Chester was one of the few people that owned his own home in the town of Point Anne. the house is located on the main road leading into the plant, last home from the plant entrance. It was a double home which Chester & Clara Lloyd-Sheppard converted into a single home. They had to chip the cement dust off of the garage & house roof quite often over the years because of the weight from the build up of cement. I can remember back in 1977 the build up of cement on the roofs in town, that where was left of the many houses that made up the town in it hay day. The company homes had been bulldozed into Lake Ontario, all that was left was the walkways leading up to each of them & the steps into them.

Chester told me that when the Ball (polymerize) Plant shut down once in a while during the night everyone in town would wake up because it was so quiet. By all accounts it could be heard for miles around. Also there were the bells & whistles that sounded at brake time or as a warning that there had been an accident in the pit etc. A very noisy place 24 hours a day around the plant & pit. Back then they didn't use ear protection at all, most including Chester suffered from hearing lost & dust inhaled while working there.

Chester was manager of the Ball Plant for a while, then became manager over the kilns which had lots of gauges to watch & dials to set to keep the heat just right in them.

A very demanding job for him. His children use to take turns taking his lunch or supper to him. The very large dump trucks frightened them as they passed by them.

Chester told me about himself, brother-in-laws & their friends that worked for the company taking down a very very large tree in front of his home. They borrowed one of the crane trucks from work so they could control where it landed. Once hooked up as high as it would go they cut the tree down. It was so big that the crane tipped over was it fell & ended up standing on its noise & rear wheels. They where afraid that one of the plant bosses would catch them, so they got the truck back on its wheels as fast as they could.

Chester was also on the company sponsored Cementmen Ball & hockey team when he was younger. He loved sports. As the "Great Bobby Hull" got good at skating he taught most of the children in town to skate & play hockey including Chester's 4 children. My wife Della was best friends with one of Bobby's sisters while growing up.

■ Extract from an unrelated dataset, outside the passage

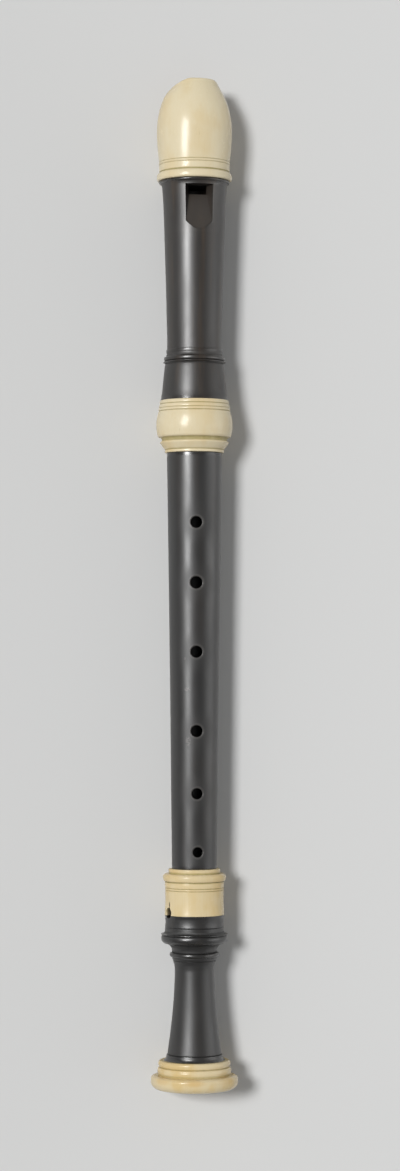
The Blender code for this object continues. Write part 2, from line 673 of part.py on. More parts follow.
def build_middle(wood, thread, parts, cutters, stand):
    """Middle joint with its finger holes, its thumb hole and the lapping on both tenons."""
    body = turn_piece("middle_body", middle_body_outline(), wood, parts, stand, FOOT_MOUTH)
    bottom = FIT_GAP - LOWER_TENON_LENGTH
    top = MIDDLE_LENGTH - FIT_GAP + UPPER_TENON_LENGTH
    for index, (height, radius, turn) in enumerate((*FINGER_HOLES, THUMB_HOLE)):
        bore = straight_taper(height, bottom, top, MIDDLE_BORE_BOTTOM_RADIUS, MIDDLE_BORE_TOP_RADIUS)
        name = f"finger_hole_{index + 1}" if index < len(FINGER_HOLES) else "thumb_hole"
        surface = middle_radius(height)
        cut(body, hole_cutter(name, height, radius, turn, surface, bore, cutters, body))
    settle(body)
    low_end = bottom + TENON_COLLAR + FIT_GAP
    low_start = -TENON_COLLAR
    high_start = MIDDLE_LENGTH + TENON_COLLAR
    high_end = top - TENON_COLLAR - FIT_GAP
    lower = lapping_outline(LOWER_TENON_RADIUS, low_end, low_start, LOWER_LAPPING_RIBS)
    upper = lapping_outline(UPPER_TENON_RADIUS, high_start, high_end, UPPER_LAPPING_RIBS)
    for name, outline in (("lower_tenon_lapping", lower), ("upper_tenon_lapping", upper)):
        settle(turn_piece(name, outline, thread, parts, body, 0.0))


def build_head(wood, ivory, cedar, parts, cutters, stand):
    """Head joint: wooden head, ivory socket ring, ivory beak cap and the cedar block."""
    body = turn_piece("head_body", head_body_outline(), wood, parts, stand, HEAD_MOUTH)
    ring = turn_piece("head_socket_ring", head_socket_ring_outline(), ivory, parts, body, 0.0)
    cap = turn_piece("beak_cap", beak_cap_outline(), ivory, parts, body, 0.0)
    block = make_block(cedar, parts, body)
    windway = windway_cutter(cutters, body)
    for cutter in (*window_cutters(cutters, body), windway):
        cut(body, cutter)
    cut(cap, windway)
    beak = beak_cutter(cutters, body)
    cut(cap, beak)
    cut(block, beak)
    cut(
        block,
        wedge_cutter(
            "windway_floor_cut",
            WINDOW_TOP - CUTTER_REACH,
            HEAD_LENGTH + CUTTER_REACH,
            lambda height: WINDWAY_FLOOR,
            lambda height: 2 * BLOCK_RADIUS,
            lambda level: 2 * BLOCK_RADIUS,
            cutters,
            body,
        ),
    )
    for piece in (body, ring, cap, block):
        settle(piece)


def main():
    """Clears the scene and builds the recorder, lying on its back with its finger holes up."""
    for old in list(bpy.data.objects):
        bpy.data.objects.remove(old, do_unlink=True)
    scene = bpy.context.scene.collection
    parts = bpy.data.collections.new("alto_recorder")
    cutters = bpy.data.collections.new("cutters")
    scene.children.link(parts)
    scene.children.link(cutters)
    stand = bpy.data.objects.new("laid_down", None)
    parts.objects.link(stand)
    stand.rotation_euler = (math.radians(-90), 0.0, 0.0)
    stand.location = (0.0, -BEAK_TIP / 2, AXIS_HEIGHT)

    wood = make_material("ebony", (0.030, 0.026, 0.024), 0.32)
    ivory = make_material("ivory", (0.74, 0.66, 0.47), 0.28)
    cedar = make_material("cedar", (0.44, 0.25, 0.13), 0.65)
    thread = make_material("thread", (0.58, 0.44, 0.24), 0.80)

    build_foot(wood, ivory, parts, cutters, stand)
    build_middle(wood, thread, parts, cutters, stand)
    build_head(wood, ivory, cedar, parts, cutters, stand)


main()
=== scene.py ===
"""Alto recorder: polished dark wood with ivory mounts, lying finger holes up on a pale table.

Heights run along the bore from the foot's end face towards the beak. Each piece is turned standing,
with its front towards -Y, and laid down with its bore along +Y and its front up. Sizes in metres.
"""

import json
import math
from types import SimpleNamespace

import bmesh
import bpy
import numpy as np
from bpy.props import FloatProperty, FloatVectorProperty, IntProperty, PointerProperty
from mathutils import Matrix, Vector, noise

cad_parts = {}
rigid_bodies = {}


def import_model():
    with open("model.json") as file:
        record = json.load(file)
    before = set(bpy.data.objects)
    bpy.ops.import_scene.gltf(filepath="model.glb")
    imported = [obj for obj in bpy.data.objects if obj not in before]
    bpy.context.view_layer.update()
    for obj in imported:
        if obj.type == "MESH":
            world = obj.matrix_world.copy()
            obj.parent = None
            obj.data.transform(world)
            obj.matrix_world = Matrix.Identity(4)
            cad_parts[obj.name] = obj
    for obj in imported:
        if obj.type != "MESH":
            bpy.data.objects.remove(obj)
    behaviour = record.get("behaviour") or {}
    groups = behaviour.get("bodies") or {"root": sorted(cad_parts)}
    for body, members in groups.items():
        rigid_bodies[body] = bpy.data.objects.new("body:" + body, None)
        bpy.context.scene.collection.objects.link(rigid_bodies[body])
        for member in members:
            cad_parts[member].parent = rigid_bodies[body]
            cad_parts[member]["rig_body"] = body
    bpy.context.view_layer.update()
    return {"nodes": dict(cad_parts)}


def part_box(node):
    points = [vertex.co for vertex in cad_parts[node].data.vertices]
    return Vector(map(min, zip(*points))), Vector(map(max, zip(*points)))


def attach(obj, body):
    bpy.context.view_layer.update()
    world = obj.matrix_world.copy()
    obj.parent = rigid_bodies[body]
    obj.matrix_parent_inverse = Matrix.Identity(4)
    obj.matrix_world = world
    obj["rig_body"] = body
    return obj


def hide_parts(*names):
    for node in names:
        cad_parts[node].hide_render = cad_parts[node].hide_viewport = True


bl_info = {
    "name": "Alto Recorder",
    "version": (1, 0, 0),
    "blender": (4, 5, 0),
    "location": "View3D > Sidebar > Recorder",
    "description": "Turns, bores and finishes a three-joint alto recorder over its packed frame",
    "category": "Object",
}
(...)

Della told me stories about the big ocean going cement boats coming in to be loaded with bags of cement. It was quite a site watching these big boats turned around & then dock at the cement company dock, which the town children jumped off of & swam about when the boats weren't tied to the dock.

Also about going to school at Point Anne Public School & grocery shopping with her mother in Point Anne.

For most of Chester's life he looked after the plant's water pump house for the plant & later the village. The water came right out of the Bay of Quinte.

In the early 1970's when they shut down the plant, the water works was leased to the Point Anne Town Water Commission, which Chester was head of. In the early 1980's the government gave them the money to build a new water purifying plant located off of the company land. Every night after work (was now working for the Milk Marketing Board in the cheese storage warehouse in Belleville) Chester would walk the 1/4 mile to the small building that housed the plant & pumps on the bay to check on it & make any adjustments etc to the system as needed. At least once a week (usually Saturday morning) he would back flush the system to get rid of all the junk from the bay that would accumulate in it. He did this right up till they moved to Belleville. Most evenings it took him about an hour, unless one of the pumps quit & had to be replaced. He always kept spare pumps on site.

Chester was very mechanical minded, and liked fixing things. He looked after his own cars & those of the towns people for many years. He had taken a car mechanic course in Belleville in the early 50's.

They sold the home in 1993 & moved into an apartment which their daughter Christine & her husband Wayne had built for them on the back side of their home.

Too bad Della's not around anymore, or she could tell you the reader all kinds of stories while growing up in Point Anne. Maybe one of her sisters or her brother could fill in some of the blanks from 1948 till the end of the cement plant closer.

Posted by Barry Sedore, 4 October 2022 at 17:44

The houses that were demolished in Point Anne were not bulldozed into lake Ontario as stated in this article. The reason being Point Anne was located on the shores of the Bay of Quinte not Lake Ontario.